If any leaves in positions low down on the stems wither they should be removed. Foliage that shades trusses from the sun or is very crowded can also be shortened back to let in light and air; otherwise, healthy foliage (apart from the unwanted side shoots, to be removed as explained in the case of outdoor crops) should be interfered with as little as possible.
White Fly and Other Troubles.
White fly attacking greenhouse tomato plants must be got rid of by fumigating with one of the special preparations sold for dealing with this particular pest.
The presence of root knot disease is indicated by the foliage drooping and yellowing; the stem then becomes limp, and the plant collapses. Minute eelworms in the roots are the cause. Sleepy disease causes leaves to droop, and later on mildew appears on the lower parts of stems. Canker of the stem starts as gummy, moist patches, which become hard and dark and then whitish. Black stripe attacks the stem low down and works upward. In each of these cases affected plants should be uprooted and burned, and the soil should be treated with quicklime before it is used again.
Various forms of leaf-rust are – sometimes troublesome, the leaf, in some instances, rolling up and dying. In early stages the disease may be prevented from spreading to healthy leaves by dusting these with flowers of sulphur, affected leaves being picked off and burned. Fruit itself is sometimes attacked by black spot disease; those so disfigured should be removed and burned.
Generally these troubles may be avoided by starting with clean, healthy plants, keeping the atmosphere of the greenhouse reasonably dry and giving plenty of air, ample space between plants, and all the light possible.

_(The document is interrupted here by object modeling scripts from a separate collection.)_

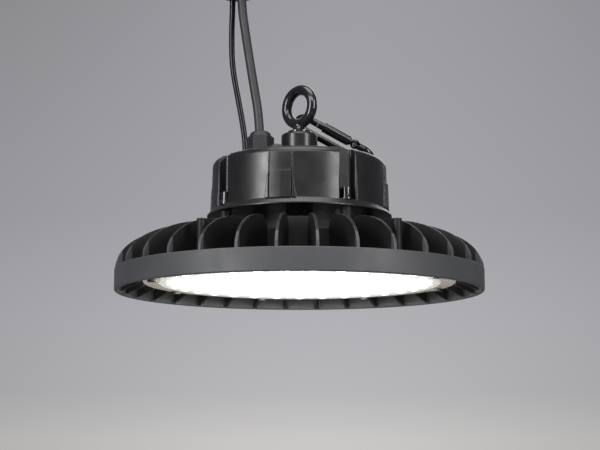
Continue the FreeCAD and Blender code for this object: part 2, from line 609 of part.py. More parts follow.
def base_gasket():
    """Ring around the cavity, with an ear inside each screw."""
    wall = tube(2 * BASE_RADIUS, 2 * (COVER_RADIUS - COVER_WALL + 0.5), BASE_TOP, COVER_Z)
    ear = rod(DRIVER_SCREW_D + 7, BASE_TOP, COVER_Z, PILLAR_R).common(rod(2 * BASE_RADIUS, BASE_TOP, COVER_Z))
    body = joined(wall, quarters(ear, PILLAR_FIRST_DEG))
    hole = rod(DRIVER_SCREW_D + 2 * HOLE_CLEARANCE, BASE_TOP - 1, COVER_Z + 1, PILLAR_R)
    return without(body, quarters(hole, PILLAR_FIRST_DEG))


def driver_screws():
    length = LOCK_WASHER_TOP - SEAT_Z + DRIVER_SCREW_LENGTH
    one = screw(DRIVER_SCREW_D, DRIVER_SCREW_HEAD_D, DRIVER_SCREW_HEAD, length, LOCK_WASHER_TOP, PILLAR_R)
    return quarters(one, PILLAR_FIRST_DEG)


def driver_washers():
    bore = DRIVER_SCREW_D + 2 * WASHER_CLEARANCE
    return quarters(tube(WASHER_D, bore, SEAT_Z, WASHER_TOP, PILLAR_R), PILLAR_FIRST_DEG)


def driver_lock_washers():
    """Split rings, with the split on the outer side."""
    bore = DRIVER_SCREW_D + 2 * WASHER_CLEARANCE
    ring = tube(LOCK_WASHER_D, bore, WASHER_TOP, LOCK_WASHER_TOP, PILLAR_R)
    split = Part.makeBox(LOCK_WASHER_D, LOCK_WASHER_GAP, LOCK_WASHER_WALL + 2,
                         V(PILLAR_R, -LOCK_WASHER_GAP / 2, WASHER_TOP - 1))
    return quarters(ring.cut(split), PILLAR_FIRST_DEG)


# ---------------------------------------------------------------- driver inside
def standoff_places():
    return [(x, y) for x in (-STANDOFF_X, STANDOFF_X) for y in (-STANDOFF_Y, STANDOFF_Y)]


def driver_board():
    board = block(DRIVER_BOARD, 0, 0, BOARD_Z)
    upright = [e for e in board.Edges if abs(e.Vertexes[0].Z - e.Vertexes[1].Z) > 1]
    board = board.makeFillet(DRIVER_BOARD_CORNER, upright)
    hole = BOARD_SCREW_D + 2 * HOLE_CLEARANCE
    holes = [rod(hole, BOARD_Z - 1, BOARD_TOP + 1, x, y) for x, y in standoff_places()]
    return without(board, holes + [rod(BOARD_HOLE_D, BOARD_Z - 1, BOARD_TOP + 1)])


def driver_board_screws():
    one = screw(BOARD_SCREW_D, BOARD_SCREW_HEAD_D, BOARD_SCREW_HEAD, BOARD_SCREW_LENGTH,
                BOARD_TOP, 0.0, True, 2.0)
    return [one.translated(V(x, y, 0)) for x, y in standoff_places()]


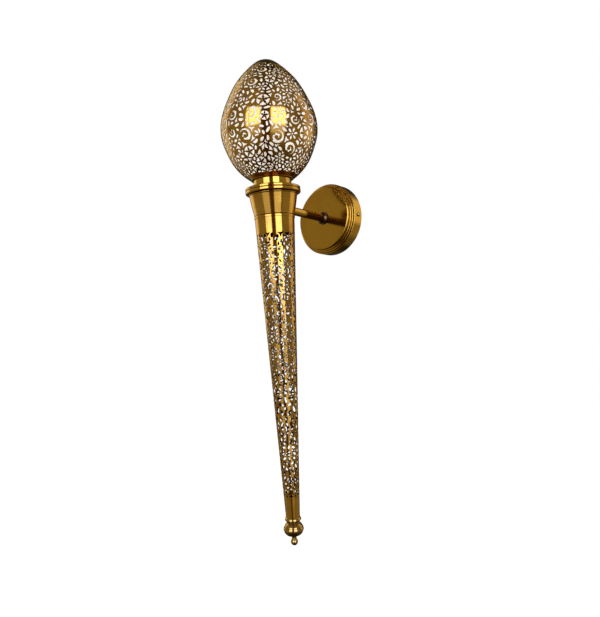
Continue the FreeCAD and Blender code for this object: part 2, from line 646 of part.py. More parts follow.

The disease that is most troublesome to outdoor tomato plants is that known as blight; it is the same as that which attacks potatoes. It appears in the form of brown blotches on the upper surface of leaves. It can be controlled by spraying with Bordeaux mixture, but this must not be used when the fruit is ripening. The mixture can be purchased, with directions for use. One other disease – septoria – is dealt with in the chart’ Remedies Against Enemies of Vegetable Crops ‘.
Preparing for Table.
Fruit should be cleaned by wiping with a damp cloth, and then, if for serving raw and whole, polished with a dry cloth. The tomato is particularly valuable as a source of vitamins A, B and C. As regards A and B, it is equivalent to lettuce and green beans; in regard to vitamin C it is equivalent to such fruits as oranges and lemons.